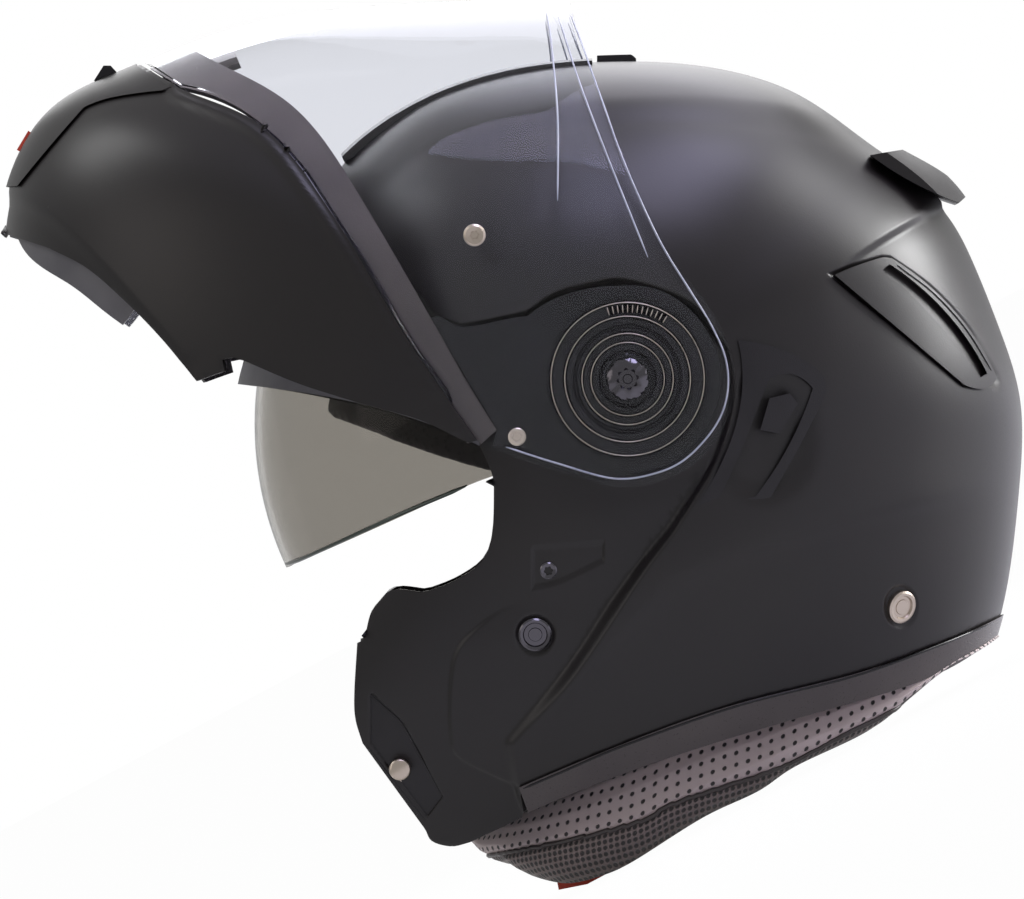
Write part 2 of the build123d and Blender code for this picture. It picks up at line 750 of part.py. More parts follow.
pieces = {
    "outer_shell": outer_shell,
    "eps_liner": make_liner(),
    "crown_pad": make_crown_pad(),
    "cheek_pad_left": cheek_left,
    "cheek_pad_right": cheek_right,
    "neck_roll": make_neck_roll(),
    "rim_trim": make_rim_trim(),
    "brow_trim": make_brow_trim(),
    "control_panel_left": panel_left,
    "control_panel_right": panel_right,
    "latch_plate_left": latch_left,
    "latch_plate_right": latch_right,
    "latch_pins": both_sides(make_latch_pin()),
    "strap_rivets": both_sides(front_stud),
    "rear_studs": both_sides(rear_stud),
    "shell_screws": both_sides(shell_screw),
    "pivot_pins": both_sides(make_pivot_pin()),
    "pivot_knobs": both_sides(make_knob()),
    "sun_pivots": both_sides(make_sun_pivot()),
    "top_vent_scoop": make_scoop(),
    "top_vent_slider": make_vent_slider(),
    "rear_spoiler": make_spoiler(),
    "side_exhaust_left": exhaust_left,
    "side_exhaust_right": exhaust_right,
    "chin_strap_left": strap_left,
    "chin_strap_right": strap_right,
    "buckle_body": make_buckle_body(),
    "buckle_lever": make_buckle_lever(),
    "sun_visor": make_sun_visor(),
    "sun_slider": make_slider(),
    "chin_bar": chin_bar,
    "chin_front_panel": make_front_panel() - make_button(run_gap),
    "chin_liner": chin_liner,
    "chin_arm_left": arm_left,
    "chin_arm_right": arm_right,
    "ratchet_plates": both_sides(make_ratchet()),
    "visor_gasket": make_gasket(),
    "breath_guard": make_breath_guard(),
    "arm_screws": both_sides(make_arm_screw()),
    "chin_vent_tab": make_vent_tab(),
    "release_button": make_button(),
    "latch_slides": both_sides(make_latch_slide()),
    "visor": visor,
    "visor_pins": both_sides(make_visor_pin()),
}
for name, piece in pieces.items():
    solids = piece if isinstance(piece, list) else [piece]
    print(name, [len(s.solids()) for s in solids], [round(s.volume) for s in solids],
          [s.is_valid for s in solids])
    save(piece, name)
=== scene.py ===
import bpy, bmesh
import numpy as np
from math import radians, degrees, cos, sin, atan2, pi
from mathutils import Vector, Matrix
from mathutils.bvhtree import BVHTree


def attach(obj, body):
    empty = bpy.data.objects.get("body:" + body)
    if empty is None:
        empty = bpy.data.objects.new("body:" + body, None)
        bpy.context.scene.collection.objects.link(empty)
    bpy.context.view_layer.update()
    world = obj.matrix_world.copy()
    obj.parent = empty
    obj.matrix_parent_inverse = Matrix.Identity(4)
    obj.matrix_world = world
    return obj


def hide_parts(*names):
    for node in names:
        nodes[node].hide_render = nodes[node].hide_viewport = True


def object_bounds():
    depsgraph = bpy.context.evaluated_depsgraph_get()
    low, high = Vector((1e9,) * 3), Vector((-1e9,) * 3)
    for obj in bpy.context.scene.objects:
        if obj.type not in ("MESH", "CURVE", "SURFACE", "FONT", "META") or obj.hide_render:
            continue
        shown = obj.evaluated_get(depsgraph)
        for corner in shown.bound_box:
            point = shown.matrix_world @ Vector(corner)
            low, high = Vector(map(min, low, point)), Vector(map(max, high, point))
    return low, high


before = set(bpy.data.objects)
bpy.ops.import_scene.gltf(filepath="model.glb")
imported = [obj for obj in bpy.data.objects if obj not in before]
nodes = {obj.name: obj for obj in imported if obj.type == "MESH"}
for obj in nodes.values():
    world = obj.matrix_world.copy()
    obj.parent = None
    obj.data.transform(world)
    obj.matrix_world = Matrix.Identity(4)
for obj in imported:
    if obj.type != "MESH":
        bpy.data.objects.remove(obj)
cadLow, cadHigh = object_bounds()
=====
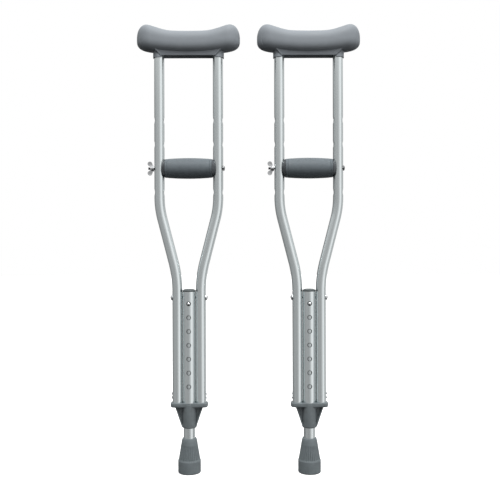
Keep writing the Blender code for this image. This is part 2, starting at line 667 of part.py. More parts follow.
=====
TASK STATEMENT →
The lines above from the one containing "print(name, [len(s.solids()) for" through the one containing "Vector(map(max, high, point))" are to be set down exactly, and no others.

SOLUTION FOR THIS PROBLEM →
    print(name, [len(s.solids()) for s in solids], [round(s.volume) for s in solids],
          [s.is_valid for s in solids])
    save(piece, name)
=== scene.py ===
import bpy, bmesh
import numpy as np
from math import radians, degrees, cos, sin, atan2, pi
from mathutils import Vector, Matrix
from mathutils.bvhtree import BVHTree


def attach(obj, body):
    empty = bpy.data.objects.get("body:" + body)
    if empty is None:
        empty = bpy.data.objects.new("body:" + body, None)
        bpy.context.scene.collection.objects.link(empty)
    bpy.context.view_layer.update()
    world = obj.matrix_world.copy()
    obj.parent = empty
    obj.matrix_parent_inverse = Matrix.Identity(4)
    obj.matrix_world = world
    return obj


def hide_parts(*names):
    for node in names:
        nodes[node].hide_render = nodes[node].hide_viewport = True


def object_bounds():
    depsgraph = bpy.context.evaluated_depsgraph_get()
    low, high = Vector((1e9,) * 3), Vector((-1e9,) * 3)
    for obj in bpy.context.scene.objects:
        if obj.type not in ("MESH", "CURVE", "SURFACE", "FONT", "META") or obj.hide_render:
            continue
        shown = obj.evaluated_get(depsgraph)
        for corner in shown.bound_box:
            point = shown.matrix_world @ Vector(corner)
            low, high = Vector(map(min, low, point)), Vector(map(max, high, point))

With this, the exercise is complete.